Boids Simulation: Part 1

In the 1980s an animator named Craig Reynolds was interested in animating groups of animals, such as flocks of birds. He wanted to avoid having to individually determine each bird’s movement, and he suspected that their behaviour could be captured by an algorithm wherein each bird followed simple rules relating to its surroundings. His work showed that he was right, and he produced a now famous simulation called boids that demonstrated flocking behaviour based on three simple principles: stay close to other boids, head in the same direction as them, but avoid hitting them.

Occoids

Boids is famous for several reasons: it emulates animal group behaviour quite simply, it demonstrates emergent behaviour, and so on. I’m going to use it as an example application for two reasons: it looks good, and it’s a nice, fairly small example of a physical simulation. So this is the first in a series of posts on implementing boids using the CHP library, based on an existing example in another message-passing concurrency language: occam. That version, occoids, can be seen in videos from the CoSMoS project.

We will start with the framework for visualisation, then build up the simulation. All the code in this guide is held in a chp-boids repository on patch-tag — each sample will have an accompanying darcs command to get the code associated with that point in the guide. Oh, and you will need the latest version of CHP to work with these examples (1.3.0, currently), which you can get by issuing “cabal update ; cabal install chp”. So without further ado, here’s the first piece of code for boids in CHP:

mainCHP :: CHP ()
mainCHP = do
  boidStartPos <- liftIO $ liftM2 zip (replicateM 150 randomIO) (replicateM 150 randomIO)

  let displayIO = do startFrame
                     mapM_ drawBoid boidStartPos
                     endFrame

  liftIO $ do setup
              displayCallback $= glRunAs2D displayIO
              mainLoop
  where...

main :: IO ()
main = runCHP_ mainCHP

darcs get --tag p1b http://patch-tag.com/r/twistedsquare/chp-boids chp-boids-p1b

I’ve omitted some irrelevant bits that can be seen in the full code. displayIO is the callback for the display — currently it’s starting and ending a frame, and drawing some stationary boids.

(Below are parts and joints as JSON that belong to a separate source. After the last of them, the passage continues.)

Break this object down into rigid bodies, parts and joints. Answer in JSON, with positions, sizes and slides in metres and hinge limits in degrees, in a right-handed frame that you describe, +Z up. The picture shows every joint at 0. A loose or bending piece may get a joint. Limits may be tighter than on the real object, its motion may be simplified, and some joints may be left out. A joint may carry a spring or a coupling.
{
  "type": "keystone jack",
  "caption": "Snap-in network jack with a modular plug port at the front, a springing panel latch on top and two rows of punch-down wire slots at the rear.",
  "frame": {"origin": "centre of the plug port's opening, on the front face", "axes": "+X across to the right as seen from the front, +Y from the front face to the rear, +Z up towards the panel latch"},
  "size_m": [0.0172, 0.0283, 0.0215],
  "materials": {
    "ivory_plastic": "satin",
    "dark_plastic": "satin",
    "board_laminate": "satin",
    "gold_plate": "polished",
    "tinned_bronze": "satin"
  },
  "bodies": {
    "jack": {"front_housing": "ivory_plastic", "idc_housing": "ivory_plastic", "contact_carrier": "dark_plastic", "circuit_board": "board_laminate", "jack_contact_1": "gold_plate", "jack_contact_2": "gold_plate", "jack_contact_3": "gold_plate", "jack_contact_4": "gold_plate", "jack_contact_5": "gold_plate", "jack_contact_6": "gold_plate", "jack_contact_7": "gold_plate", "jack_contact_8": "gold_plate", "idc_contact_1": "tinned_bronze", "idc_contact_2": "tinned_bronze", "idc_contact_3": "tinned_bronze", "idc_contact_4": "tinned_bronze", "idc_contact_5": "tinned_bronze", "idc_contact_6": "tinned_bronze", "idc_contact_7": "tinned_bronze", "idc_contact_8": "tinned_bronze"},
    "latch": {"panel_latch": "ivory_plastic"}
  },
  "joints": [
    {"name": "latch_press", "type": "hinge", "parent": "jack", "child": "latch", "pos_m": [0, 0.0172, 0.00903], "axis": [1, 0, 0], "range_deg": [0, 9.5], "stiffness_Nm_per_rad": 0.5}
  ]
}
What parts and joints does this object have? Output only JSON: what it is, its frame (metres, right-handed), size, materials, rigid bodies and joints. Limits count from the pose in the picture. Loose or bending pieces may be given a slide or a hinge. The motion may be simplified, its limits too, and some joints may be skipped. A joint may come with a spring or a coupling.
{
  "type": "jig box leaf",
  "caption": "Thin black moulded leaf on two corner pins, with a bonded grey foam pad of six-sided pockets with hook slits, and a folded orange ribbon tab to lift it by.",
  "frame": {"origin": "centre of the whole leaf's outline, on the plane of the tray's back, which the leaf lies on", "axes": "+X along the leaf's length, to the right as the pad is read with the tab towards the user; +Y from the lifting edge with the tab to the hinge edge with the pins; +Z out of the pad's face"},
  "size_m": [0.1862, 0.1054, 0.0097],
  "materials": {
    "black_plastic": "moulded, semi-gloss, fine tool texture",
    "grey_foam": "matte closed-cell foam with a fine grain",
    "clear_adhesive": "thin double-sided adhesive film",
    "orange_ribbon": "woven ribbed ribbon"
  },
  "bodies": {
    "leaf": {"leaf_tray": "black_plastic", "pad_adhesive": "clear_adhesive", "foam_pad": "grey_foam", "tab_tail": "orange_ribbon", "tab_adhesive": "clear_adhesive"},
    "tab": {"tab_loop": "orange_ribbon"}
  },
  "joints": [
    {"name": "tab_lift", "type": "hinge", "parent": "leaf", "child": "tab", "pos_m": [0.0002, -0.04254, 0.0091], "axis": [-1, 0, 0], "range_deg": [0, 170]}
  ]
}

You can see the general structure of a CHP program — the top-level command uses runCHP_ to run the main function (in the CHP monad). Currently the body of mainCHP just uses liftIO to do some OpenGL/GLUT bits, but that will change in due course. The program currently runs and displays some stationary boids until you close it. So far, so good — now it’s time to add some concurrency.

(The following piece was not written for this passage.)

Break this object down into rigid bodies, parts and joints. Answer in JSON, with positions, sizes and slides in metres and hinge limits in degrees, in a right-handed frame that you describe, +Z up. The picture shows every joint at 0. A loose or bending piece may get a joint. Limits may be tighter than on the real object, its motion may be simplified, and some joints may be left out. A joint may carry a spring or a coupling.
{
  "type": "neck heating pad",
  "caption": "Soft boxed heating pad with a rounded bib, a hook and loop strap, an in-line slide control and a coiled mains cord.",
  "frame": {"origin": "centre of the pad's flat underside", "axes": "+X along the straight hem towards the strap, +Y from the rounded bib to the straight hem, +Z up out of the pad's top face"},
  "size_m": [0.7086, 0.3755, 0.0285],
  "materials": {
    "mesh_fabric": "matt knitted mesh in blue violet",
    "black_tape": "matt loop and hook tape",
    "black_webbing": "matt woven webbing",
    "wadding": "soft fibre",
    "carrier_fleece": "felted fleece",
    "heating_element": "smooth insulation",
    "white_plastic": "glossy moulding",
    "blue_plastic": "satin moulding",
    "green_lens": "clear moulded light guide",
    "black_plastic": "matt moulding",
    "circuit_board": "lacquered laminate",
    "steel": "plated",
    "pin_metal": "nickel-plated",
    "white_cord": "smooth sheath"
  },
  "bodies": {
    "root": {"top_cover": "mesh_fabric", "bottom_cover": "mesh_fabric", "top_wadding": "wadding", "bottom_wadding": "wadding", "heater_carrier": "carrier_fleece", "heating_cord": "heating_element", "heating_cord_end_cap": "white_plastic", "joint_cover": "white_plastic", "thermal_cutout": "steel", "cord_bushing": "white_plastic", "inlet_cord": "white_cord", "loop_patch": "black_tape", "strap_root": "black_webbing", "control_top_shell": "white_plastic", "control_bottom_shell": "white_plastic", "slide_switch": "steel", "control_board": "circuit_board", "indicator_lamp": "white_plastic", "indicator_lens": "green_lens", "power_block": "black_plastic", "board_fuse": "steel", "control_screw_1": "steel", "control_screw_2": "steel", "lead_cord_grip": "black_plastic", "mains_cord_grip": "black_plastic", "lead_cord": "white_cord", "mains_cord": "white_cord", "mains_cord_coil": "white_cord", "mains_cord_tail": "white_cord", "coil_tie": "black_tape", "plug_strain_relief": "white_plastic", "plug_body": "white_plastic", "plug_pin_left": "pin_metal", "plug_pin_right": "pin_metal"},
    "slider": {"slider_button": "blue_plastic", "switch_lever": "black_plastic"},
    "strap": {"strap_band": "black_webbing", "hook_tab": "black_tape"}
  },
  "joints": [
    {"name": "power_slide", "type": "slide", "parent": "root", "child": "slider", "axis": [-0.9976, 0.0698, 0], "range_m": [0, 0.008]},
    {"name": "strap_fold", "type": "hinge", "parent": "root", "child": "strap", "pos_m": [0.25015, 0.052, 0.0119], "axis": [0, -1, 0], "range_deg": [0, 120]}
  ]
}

We are going to turn each of our boids into a concurrent process (recall that we aim to add as much concurrency as we can find). For now, our boid processes will simply continually offer to send their unchanging position on a channel. So here’s our starting boid:

boid :: Chanout (Float, Float) -> (Float, Float) -> CHP ()
boid out pos = forever $ writeChannel out pos

Our boid is fairly self-explanatory — it just repeatedly writes its position on the channel (we will come to the reading shortly). It is important to understand that the boid will not sit there filling up some internal buffer until it overflows:

CHP channels are synchronous, which means the writer only sends the data when the reader is ready to recieve it. There is no buffering in the channels.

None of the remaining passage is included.